Dan Childs chats with Singapore cosmetic surgeon Dr. Woffles Wu about radiofrequency treatment – and where it’s headed
Once upon a time, the choice between opting for a younger face and simply “aging gracefully” was a simple one.
Of the two available options, one involved a scalpel. The other one inevitably led to wrinkles and a sagging face. And yes, it’s pretty easy to guess which one is which.
Fast-forward to the present, and anyone can see that the wrinkle-busting repertoires offered by most dermatologists and cosmetic surgeons have grown dramatically in just the past few decades alone. Nowadays, patients and doctors alike benefit from an ever-expanding toolbox of options, from skin-friendly lasers to improved chemical peels.
Of course, this situation begs the questions: who’s the newest kid in the facial rejuvenation neighbourhood? The answer is radiofrequency treatment – a technique that utilises an old type of wave in a very new way. We caught up with Singaporean cosmetic surgeon Dr. Woffles Wu to learn more about this treatment, as well as the promise it holds for facial rejuvenation.
Most people, upon hearing mention of the phrase “radiofrequency,” will automatically think of the top 40 offerings of their favourite FM station. So when doctors talk about using radiofrequency treatment to give their patients’ faces a rejuvenated look, there is an understandable level of confusion.
Will turning up your car stereo get rid of your wrinkles? Don’t count on it. But by delivering energy at the same frequency as these waves, albeit at a much more intense level, to the underlying tissues of the face, doctors have found that they can heat up these tissues to elicit both immediate and long-lasting tightening effects – in essence, a younger, firmer look.

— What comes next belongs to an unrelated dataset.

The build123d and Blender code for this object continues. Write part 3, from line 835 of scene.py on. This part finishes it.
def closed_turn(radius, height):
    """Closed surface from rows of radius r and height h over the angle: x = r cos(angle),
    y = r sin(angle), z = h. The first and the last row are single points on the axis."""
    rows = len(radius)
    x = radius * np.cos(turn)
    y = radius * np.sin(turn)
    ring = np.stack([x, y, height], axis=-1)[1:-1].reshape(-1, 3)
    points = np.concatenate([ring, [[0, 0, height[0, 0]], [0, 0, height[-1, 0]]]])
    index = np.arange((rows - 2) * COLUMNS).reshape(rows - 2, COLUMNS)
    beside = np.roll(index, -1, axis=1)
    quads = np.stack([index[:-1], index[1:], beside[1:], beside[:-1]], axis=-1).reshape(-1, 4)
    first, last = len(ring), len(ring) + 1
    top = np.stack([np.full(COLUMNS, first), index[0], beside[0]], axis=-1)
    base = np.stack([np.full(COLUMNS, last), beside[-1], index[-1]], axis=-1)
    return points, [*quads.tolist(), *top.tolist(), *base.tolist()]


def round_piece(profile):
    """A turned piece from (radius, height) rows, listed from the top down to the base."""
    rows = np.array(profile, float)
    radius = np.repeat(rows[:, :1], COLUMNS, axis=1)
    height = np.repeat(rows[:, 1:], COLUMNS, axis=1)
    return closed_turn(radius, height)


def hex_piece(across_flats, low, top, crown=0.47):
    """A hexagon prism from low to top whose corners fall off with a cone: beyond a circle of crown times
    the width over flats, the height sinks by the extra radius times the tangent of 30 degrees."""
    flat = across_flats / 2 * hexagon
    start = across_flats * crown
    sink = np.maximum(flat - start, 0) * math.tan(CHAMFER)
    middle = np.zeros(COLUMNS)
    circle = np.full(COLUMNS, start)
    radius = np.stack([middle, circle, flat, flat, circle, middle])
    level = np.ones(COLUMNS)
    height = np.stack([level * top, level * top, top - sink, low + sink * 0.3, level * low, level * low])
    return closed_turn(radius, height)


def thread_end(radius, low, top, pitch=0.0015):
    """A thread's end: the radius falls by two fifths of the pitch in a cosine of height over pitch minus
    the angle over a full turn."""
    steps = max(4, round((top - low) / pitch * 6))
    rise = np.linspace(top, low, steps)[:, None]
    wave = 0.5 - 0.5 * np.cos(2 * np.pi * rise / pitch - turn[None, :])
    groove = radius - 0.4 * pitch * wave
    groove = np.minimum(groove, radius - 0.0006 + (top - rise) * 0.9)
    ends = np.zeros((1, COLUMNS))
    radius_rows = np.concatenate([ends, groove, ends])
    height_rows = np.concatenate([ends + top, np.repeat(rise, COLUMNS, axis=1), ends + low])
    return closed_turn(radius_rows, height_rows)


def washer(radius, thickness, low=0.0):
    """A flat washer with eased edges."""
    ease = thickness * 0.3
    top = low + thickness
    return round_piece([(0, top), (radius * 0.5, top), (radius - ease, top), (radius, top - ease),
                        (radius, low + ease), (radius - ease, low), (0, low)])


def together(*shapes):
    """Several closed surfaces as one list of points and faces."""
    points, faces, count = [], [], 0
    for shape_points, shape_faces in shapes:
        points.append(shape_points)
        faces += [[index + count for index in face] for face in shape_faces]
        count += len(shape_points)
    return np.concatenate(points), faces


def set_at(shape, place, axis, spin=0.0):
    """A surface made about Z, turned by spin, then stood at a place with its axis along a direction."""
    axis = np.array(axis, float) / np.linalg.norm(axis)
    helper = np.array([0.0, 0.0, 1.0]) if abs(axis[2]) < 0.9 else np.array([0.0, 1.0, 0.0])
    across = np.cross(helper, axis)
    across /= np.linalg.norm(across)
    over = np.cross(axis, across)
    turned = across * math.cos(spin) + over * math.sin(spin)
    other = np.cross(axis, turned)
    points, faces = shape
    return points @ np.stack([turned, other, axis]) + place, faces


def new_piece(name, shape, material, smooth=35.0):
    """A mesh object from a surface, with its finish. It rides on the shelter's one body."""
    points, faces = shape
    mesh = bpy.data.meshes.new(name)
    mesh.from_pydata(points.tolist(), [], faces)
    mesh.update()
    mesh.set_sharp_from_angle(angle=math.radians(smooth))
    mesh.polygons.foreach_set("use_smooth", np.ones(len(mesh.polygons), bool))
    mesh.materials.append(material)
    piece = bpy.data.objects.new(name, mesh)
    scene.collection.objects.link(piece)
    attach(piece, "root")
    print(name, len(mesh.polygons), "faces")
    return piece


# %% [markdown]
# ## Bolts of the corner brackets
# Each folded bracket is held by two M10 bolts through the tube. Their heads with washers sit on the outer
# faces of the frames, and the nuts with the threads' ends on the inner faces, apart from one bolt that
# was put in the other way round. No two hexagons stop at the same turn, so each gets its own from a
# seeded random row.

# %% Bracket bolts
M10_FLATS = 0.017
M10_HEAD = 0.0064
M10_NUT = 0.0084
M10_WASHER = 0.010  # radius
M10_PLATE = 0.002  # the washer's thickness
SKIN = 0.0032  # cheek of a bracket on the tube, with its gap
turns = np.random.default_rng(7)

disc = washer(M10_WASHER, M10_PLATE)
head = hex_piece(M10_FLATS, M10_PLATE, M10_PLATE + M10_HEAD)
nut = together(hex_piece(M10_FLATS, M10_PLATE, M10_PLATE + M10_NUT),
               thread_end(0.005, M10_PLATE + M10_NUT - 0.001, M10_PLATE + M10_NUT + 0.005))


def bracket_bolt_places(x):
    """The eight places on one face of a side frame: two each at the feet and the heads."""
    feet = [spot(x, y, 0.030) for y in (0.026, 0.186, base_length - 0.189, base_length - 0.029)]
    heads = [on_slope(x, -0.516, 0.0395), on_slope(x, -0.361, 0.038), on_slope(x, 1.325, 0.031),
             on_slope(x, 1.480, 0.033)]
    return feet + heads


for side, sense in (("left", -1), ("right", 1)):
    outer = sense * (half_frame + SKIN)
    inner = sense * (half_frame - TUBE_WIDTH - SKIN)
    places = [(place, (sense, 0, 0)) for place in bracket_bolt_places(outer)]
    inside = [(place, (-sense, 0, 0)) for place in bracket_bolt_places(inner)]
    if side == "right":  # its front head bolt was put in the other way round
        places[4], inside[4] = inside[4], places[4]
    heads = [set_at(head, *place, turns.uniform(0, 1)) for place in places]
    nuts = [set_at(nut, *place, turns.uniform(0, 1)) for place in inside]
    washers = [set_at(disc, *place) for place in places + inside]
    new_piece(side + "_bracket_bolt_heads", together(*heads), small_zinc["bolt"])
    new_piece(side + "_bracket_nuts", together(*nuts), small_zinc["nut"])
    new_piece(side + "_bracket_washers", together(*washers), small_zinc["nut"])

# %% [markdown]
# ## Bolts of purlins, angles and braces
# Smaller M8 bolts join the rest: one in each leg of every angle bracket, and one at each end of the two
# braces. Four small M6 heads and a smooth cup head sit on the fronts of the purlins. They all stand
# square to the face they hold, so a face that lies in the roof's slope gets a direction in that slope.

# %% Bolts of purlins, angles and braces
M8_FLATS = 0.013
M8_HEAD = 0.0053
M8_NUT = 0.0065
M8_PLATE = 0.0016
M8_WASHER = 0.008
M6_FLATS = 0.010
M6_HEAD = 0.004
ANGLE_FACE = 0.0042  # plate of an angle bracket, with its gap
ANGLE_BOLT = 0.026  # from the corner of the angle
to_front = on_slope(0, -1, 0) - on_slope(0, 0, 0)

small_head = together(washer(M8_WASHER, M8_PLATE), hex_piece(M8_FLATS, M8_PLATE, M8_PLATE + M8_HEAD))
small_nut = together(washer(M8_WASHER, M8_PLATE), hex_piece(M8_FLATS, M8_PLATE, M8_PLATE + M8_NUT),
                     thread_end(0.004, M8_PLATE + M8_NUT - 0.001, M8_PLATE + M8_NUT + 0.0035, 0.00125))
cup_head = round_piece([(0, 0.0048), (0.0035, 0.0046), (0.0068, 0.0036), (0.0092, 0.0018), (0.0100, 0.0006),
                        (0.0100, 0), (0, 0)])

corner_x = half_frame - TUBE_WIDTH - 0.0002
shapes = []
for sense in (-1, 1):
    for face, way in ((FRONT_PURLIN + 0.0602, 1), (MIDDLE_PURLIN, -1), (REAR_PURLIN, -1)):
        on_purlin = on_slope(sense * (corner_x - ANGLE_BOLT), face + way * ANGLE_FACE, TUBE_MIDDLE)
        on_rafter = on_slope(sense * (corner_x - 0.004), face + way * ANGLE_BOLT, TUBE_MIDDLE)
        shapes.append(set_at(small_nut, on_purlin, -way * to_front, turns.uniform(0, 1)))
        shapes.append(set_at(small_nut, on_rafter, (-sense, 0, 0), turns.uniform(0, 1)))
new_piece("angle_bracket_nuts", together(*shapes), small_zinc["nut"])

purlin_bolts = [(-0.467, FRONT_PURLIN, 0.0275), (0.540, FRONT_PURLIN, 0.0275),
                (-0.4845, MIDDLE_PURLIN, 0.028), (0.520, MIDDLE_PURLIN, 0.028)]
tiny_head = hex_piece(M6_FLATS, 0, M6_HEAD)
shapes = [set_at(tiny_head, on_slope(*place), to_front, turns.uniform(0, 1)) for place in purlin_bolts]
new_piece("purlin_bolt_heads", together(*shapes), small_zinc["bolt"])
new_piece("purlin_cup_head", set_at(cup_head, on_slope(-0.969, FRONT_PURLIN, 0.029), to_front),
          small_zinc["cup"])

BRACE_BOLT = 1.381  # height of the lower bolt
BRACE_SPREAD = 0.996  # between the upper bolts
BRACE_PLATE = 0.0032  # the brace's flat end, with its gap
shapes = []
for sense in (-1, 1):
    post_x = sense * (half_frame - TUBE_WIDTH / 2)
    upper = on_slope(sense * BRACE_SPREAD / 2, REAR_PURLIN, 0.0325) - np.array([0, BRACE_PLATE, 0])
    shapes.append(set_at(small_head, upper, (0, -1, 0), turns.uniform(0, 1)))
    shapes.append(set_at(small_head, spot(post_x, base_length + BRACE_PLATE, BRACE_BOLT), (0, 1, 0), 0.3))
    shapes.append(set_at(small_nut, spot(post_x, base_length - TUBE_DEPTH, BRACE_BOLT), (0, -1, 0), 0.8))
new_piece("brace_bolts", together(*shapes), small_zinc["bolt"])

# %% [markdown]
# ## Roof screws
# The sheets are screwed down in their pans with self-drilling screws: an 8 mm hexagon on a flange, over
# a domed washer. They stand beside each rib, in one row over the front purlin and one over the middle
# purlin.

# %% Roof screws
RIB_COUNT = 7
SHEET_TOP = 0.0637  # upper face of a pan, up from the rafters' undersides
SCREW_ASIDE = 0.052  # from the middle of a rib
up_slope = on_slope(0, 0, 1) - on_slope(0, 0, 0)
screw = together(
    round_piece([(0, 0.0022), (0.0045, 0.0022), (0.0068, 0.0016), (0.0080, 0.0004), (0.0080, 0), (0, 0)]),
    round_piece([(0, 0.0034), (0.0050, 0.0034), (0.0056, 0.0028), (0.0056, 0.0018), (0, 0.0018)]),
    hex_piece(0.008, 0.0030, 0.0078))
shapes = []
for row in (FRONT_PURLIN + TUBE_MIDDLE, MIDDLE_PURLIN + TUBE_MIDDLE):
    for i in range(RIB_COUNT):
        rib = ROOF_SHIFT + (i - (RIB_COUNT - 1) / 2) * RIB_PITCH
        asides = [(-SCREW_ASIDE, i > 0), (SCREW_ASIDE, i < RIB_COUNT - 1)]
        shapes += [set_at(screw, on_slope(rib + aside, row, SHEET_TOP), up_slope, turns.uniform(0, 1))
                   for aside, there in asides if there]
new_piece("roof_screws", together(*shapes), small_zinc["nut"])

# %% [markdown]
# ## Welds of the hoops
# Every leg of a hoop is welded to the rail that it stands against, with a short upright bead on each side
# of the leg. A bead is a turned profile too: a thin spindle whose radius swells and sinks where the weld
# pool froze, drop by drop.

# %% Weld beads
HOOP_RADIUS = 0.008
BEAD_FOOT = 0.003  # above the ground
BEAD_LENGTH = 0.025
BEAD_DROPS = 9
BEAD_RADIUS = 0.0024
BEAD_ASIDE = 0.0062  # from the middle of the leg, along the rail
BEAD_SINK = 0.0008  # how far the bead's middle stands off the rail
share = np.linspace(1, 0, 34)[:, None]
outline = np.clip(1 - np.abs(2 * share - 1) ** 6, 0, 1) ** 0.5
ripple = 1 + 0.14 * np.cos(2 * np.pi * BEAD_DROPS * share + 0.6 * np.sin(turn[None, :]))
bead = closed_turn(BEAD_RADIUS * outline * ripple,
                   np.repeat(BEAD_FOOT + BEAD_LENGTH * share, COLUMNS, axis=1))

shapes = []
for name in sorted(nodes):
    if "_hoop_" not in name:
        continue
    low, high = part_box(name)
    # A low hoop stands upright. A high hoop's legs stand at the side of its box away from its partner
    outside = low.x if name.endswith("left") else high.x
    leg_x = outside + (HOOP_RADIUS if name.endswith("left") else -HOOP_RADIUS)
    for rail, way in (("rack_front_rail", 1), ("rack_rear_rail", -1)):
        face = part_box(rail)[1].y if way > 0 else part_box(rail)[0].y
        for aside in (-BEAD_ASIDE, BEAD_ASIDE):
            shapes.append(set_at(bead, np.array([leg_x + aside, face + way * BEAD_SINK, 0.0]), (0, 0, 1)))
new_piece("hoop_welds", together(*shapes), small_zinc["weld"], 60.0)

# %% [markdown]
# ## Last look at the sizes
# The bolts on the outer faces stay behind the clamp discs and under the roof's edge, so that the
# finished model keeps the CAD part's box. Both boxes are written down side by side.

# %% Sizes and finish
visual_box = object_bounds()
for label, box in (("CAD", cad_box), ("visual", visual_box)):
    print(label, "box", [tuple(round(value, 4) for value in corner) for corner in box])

Of course, radiofrequency treatment isn’t the first procedure that has been devised around this particular principle.
“Before radiofrequency technology came about, we had lasers,” Dr. Wu notes. “Cooltouch makes use of the same principle, but it uses a laser. IPL (intense pulsed light) uses a light to deliver heat. Ultrasound uses ultrasound waves to deliver heat. There are also infrared devices that are designed to deliver heat.”

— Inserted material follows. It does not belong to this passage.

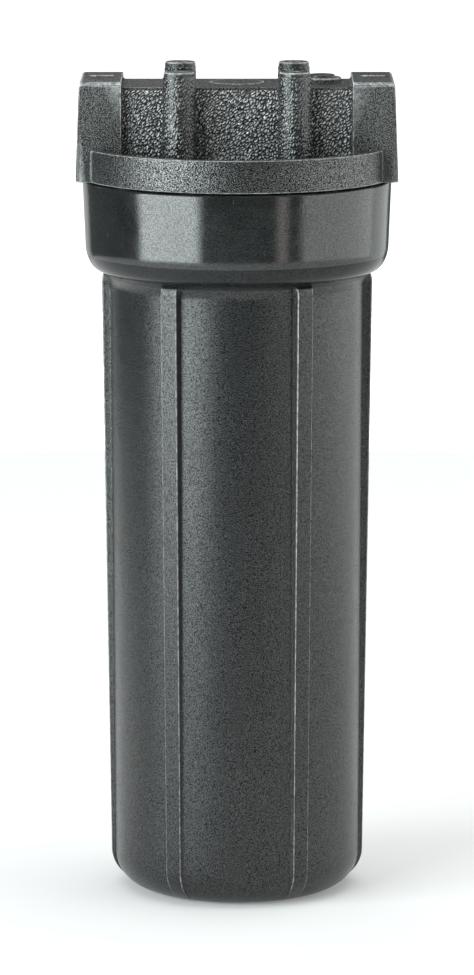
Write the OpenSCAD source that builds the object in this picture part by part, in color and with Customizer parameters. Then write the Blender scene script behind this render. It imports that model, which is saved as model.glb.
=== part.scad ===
/* [Sump] */
// Height of the sump, from its flat base to the top of its collar
sump_h = 264.9; // [262:0.1:268]
// Outer radius of the sump wall just above the base
sump_r_low = 45.6; // [45.2:0.1:45.8]
// Outer radius of the sump wall just below the neck
sump_r_high = 46.8; // [46.5:0.1:47.2]
// Radius that rounds the base into the wall
base_round = 13; // [12:0.5:14]
// Inner radius of the sump just above the floor
bowl_r_low = 41; // [40.5:0.1:41.4]
// Inner radius of the sump at the neck
bowl_r_high = 42.2; // [41.8:0.1:42.6]
// Thickness of the floor
floor_t = 5; // [4.5:0.5:5.5]
// Outer radius of the collar at its top edge
collar_r_high = 56.7; // [56.5:0.1:56.9]
// Outer radius of the collar where its lower edge starts to round
collar_r_low = 55.8; // [55.6:0.1:56.2]
// Width of the collar's rounded lower edge
collar_round = 6; // [5.5:0.5:6]
// Height of the collar's rounded lower edge
collar_round_h = 10; // [8:0.5:11]
// Height of the collar's straight side
collar_h = 23.4; // [22.4:0.1:24.4]
// Radius of the neck below the collar
neck_r = 50; // [49.6:0.1:50.4]
// Number of ribs round the sump
rib_count = 6; // [4:1:8]
// Width of one rib
rib_w = 6.7; // [5:0.1:8]
// Radius over the ribs just above the base
rib_r_low = 46.9; // [46.6:0.1:47.4]
// Radius over the ribs at the neck
rib_r_high = 49.9; // [49.4:0.1:49.9]

/* [Head] */
// Distance between the two port faces, measured at their lower edges
head_w = 117.5; // [117:0.5:119]
// Radius of the rim
rim_r = 57; // [56.8:0.1:57.4]
// Thickness of the rim
rim_t = 11.8; // [11:0.2:12.4]
// Thickness of the rim's upstanding wall
rim_wall = 3.8; // [3:0.1:4.5]
// Depth of the deck below the top of the rim
deck_drop = 5; // [2:0.5:6]
// Gap between the rim and the sump's collar when screwed home
rim_gap = 0.7; // [0.5:0.1:1]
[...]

The delivery of heat to underlying tissues, it turns out, is one very effective way to elicit changes in the skin that make it appear firmer, healthier and younger. The reason this happens lies in the inherent properties of a substance beneath the skin of our faces that we’ve all heard about – collagen. Heat it to a high enough temperature, and collagen will tighten. Not only that, if you heat the collagen-producing layer of the skin repeatedly over a certain period of time, it will produce even more of the stretchy stuff, granting the face a tighter, younger appearance.
“As the skin regenerates collagen, it becomes firmer and tighter,” Dr. Wu explains. “This, in turn, decreases pore size and the depth of acne scars. That is the theory behind it.”
But, he adds, there’s a catch; while it might be good to deliver heat to the lower layers of the skin, too much heat in the upper layers of the skin can lead to burns, blemishes and other problems.
“So, the trick is to deliver heat in such a way that the underlying tissues are stimulated without having the upper layers of skin heat up,” Dr. Woffles says. “This is where radiofrequency is quite effective, as this technology spares the surface of the skin but heats up the deeper layers. So in this way, radiofrequency treatment is just another way of heating the skin of the layers of tissue beneath the skin.”
In a way, the way radiofrequency technology delivers heat can be compared to how a microwave oven bakes a frozen lasagne. The energy penetrates the surface and heats the underlying pasta, while sparing the upper levels of the dish. So while maximum heat is delivered in the deeper parts of the lasagne (or in this case, your underlying facial tissues), the surface remains unburnt.
“It’s an interesting analogy, especially because in medical terms, we do refer to it sometimes as ‘cooking’ the skin,” Dr. Wu notes.
So what are the leading tools out there that allow doctors to “cook” years off of your face? Dr. Wu says that two machines in particular stand out from the pack. One of these machines is known as INDIBA, while the other is called Thermage. Though these two machines offer patients very different options when it comes to rejuvenation, they both exploit radiofrequency radiation in a way that gives patients a significantly rejuvenated look.
Though radiofrequency may have just recently entered the cosmetic arena, Dr. Wu says that this type of radiofrequency treatment has been employed in the past for other therapeutic purposes.
“This is not new technology,” he says. “It has actually been around for about 30 years, mainly to treat arthritic joints and pain, and it can be used for breast capsules, to soften them.”